According to the results the proposed DWM ensemble with scaled multiplicators outperformed DWM ensemble with constant multiplicators as well as best expert on both datasets. In Tasmania dataset, several experts obtained even better prediction results than DWM ensemble with constant multiplicators.

The results also show that the majority of the seasonal, trend and reminder components of the best predicting experts in both testcases were predicted mainly by Support Vector Regression and Random Forest.

5 Conclusion

Our proposed modification of Dynamic Weighted Majority with scaling multiplicators for regression and time series prediction has proven to be a successful approach to combine multiple predictors (experts) into an accurate ensemble. It is especially useful if many predictors with various accuracies are available, as it is able to identify the best performing predictors and omit the underperforming ones even in a changing environment.

We also compared our proposed ensemble with another DWM ensemble on two publicly available electricity consumption datasets. According to the results our solution outperformed all base prediction methods as well as other tested ensemble in terms of prediction accuracy.

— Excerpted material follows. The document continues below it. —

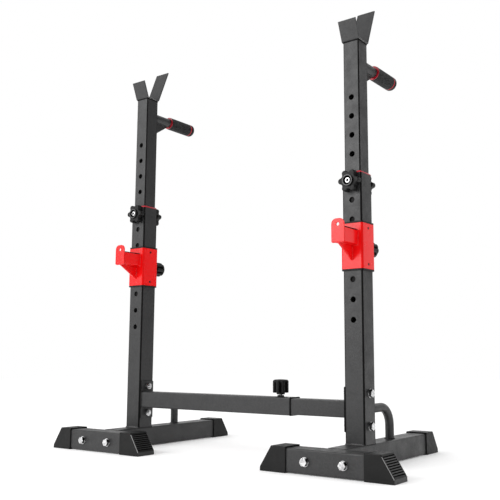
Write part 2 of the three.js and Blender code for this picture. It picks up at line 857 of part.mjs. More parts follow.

However, there is still room for improvement. The possible aim of future research is to find an optimal transformation of forecast errors into multiplicators of experts’ weights. Replacing the exponential scaling of errors shown above by other mathematical transformations would undoubtedly impact the precision of the ensemble and should be explored further. Another direction of future research could involve optimization of constant values \(\beta \) and \(\theta \) used as the parameters of the ensemble.